*Source excerpt*
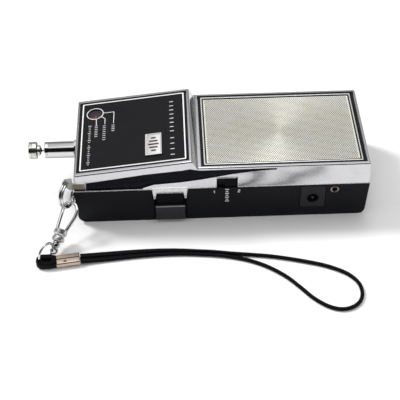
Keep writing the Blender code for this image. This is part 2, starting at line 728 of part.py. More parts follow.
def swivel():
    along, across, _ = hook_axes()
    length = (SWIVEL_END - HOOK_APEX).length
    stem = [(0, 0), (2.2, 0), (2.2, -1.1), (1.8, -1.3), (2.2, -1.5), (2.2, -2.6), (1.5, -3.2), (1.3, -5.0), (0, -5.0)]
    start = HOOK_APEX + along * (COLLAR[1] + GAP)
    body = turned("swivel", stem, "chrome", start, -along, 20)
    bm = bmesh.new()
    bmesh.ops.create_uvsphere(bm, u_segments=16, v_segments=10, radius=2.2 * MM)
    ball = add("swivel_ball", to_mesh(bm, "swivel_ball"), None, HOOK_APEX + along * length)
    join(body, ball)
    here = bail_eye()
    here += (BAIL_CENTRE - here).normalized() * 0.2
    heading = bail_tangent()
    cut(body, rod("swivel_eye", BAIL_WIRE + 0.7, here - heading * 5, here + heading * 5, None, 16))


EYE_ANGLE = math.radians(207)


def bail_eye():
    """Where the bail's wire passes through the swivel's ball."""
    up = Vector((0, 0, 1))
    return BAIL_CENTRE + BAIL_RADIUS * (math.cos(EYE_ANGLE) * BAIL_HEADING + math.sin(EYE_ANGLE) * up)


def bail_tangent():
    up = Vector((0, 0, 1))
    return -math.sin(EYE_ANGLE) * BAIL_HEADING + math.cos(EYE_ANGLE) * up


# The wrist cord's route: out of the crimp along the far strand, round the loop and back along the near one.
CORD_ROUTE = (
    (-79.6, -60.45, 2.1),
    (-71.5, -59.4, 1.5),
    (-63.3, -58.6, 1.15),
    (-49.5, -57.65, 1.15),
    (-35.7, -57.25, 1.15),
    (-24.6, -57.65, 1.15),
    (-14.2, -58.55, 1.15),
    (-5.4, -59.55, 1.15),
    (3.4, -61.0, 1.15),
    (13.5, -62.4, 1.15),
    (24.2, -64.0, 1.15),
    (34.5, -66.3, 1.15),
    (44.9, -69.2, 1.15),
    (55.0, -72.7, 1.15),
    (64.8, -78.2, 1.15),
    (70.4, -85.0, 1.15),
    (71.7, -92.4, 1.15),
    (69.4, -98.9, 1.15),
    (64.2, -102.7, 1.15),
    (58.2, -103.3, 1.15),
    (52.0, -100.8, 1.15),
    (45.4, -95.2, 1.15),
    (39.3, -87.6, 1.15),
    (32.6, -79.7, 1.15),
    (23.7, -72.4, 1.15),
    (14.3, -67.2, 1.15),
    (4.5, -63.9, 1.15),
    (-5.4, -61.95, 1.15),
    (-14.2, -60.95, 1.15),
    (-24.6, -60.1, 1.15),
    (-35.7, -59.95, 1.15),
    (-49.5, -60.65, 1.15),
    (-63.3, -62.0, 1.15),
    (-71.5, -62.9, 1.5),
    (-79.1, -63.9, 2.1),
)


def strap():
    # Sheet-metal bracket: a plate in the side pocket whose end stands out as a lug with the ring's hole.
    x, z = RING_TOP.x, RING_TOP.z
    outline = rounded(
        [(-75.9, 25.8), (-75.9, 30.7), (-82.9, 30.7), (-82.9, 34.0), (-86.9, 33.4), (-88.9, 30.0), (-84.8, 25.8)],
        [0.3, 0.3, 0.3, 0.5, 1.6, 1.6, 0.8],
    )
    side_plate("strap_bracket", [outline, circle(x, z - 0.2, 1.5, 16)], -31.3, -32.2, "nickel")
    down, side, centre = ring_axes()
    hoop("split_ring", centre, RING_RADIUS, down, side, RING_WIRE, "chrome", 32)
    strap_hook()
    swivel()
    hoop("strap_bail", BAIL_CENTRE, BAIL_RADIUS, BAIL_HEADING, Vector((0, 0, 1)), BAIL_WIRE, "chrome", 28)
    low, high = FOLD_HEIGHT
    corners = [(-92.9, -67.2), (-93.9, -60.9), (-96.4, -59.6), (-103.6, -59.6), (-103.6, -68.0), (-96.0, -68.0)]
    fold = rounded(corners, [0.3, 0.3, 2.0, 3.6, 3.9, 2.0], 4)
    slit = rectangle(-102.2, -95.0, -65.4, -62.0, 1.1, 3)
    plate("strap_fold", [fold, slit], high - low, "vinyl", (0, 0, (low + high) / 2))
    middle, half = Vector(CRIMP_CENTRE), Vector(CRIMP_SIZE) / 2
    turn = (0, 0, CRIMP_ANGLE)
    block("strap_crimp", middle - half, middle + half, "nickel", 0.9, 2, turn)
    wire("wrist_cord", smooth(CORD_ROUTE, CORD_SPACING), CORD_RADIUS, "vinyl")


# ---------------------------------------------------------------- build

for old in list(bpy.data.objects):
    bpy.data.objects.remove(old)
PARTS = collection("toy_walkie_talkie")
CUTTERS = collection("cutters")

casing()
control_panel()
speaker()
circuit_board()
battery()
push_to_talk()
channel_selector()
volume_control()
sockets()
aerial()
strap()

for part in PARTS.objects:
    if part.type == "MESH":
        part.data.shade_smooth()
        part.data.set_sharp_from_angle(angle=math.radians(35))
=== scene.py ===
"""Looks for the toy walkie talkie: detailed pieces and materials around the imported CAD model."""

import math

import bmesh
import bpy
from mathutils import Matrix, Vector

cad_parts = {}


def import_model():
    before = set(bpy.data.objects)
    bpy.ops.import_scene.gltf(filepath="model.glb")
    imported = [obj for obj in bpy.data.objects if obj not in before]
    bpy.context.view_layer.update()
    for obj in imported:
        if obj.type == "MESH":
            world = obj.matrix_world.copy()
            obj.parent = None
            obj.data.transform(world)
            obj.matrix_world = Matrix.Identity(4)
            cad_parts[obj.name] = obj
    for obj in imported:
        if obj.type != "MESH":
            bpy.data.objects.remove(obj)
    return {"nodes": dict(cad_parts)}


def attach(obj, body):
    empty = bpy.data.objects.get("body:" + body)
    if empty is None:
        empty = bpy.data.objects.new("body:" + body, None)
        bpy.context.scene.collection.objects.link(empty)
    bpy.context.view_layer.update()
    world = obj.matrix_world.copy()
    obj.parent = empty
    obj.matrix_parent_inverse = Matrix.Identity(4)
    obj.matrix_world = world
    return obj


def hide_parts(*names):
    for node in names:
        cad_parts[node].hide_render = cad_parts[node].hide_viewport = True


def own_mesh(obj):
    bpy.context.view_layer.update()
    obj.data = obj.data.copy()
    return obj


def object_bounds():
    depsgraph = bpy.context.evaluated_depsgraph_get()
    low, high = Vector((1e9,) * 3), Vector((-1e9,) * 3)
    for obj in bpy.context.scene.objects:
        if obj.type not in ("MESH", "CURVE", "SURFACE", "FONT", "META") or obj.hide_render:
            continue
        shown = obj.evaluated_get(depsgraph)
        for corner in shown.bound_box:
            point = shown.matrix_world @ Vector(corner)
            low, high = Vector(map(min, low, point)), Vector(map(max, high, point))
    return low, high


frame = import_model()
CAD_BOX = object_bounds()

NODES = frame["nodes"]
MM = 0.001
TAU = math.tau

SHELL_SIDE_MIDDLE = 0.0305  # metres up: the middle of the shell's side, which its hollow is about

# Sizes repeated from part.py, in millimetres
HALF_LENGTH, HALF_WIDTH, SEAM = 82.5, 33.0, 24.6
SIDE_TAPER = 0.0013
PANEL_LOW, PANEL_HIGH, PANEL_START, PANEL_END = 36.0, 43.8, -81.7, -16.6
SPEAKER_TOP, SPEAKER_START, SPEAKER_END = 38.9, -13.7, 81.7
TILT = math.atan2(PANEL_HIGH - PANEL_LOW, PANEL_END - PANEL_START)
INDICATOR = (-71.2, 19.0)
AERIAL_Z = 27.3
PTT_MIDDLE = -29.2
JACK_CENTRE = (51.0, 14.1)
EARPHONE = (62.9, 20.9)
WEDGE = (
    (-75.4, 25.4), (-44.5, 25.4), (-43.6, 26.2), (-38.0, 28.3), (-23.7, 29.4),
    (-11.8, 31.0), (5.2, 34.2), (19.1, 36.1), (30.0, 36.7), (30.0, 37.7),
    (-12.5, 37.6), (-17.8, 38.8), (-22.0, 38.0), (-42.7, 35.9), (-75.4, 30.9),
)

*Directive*
Solely the line containing "for part in", the line containing "for node in", and the lines between them are to be given again, exactly as written.

*Final answer*
for part in PARTS.objects:
    if part.type == "MESH":
        part.data.shade_smooth()
        part.data.set_sharp_from_angle(angle=math.radians(35))
=== scene.py ===
"""Looks for the toy walkie talkie: detailed pieces and materials around the imported CAD model."""

import math

import bmesh
import bpy
from mathutils import Matrix, Vector

cad_parts = {}


def import_model():
    before = set(bpy.data.objects)
    bpy.ops.import_scene.gltf(filepath="model.glb")
    imported = [obj for obj in bpy.data.objects if obj not in before]
    bpy.context.view_layer.update()
    for obj in imported:
        if obj.type == "MESH":
            world = obj.matrix_world.copy()
            obj.parent = None
            obj.data.transform(world)
            obj.matrix_world = Matrix.Identity(4)
            cad_parts[obj.name] = obj
    for obj in imported:
        if obj.type != "MESH":
            bpy.data.objects.remove(obj)
    return {"nodes": dict(cad_parts)}


def attach(obj, body):
    empty = bpy.data.objects.get("body:" + body)
    if empty is None:
        empty = bpy.data.objects.new("body:" + body, None)
        bpy.context.scene.collection.objects.link(empty)
    bpy.context.view_layer.update()
    world = obj.matrix_world.copy()
    obj.parent = empty
    obj.matrix_parent_inverse = Matrix.Identity(4)
    obj.matrix_world = world
    return obj


def hide_parts(*names):
    for node in names:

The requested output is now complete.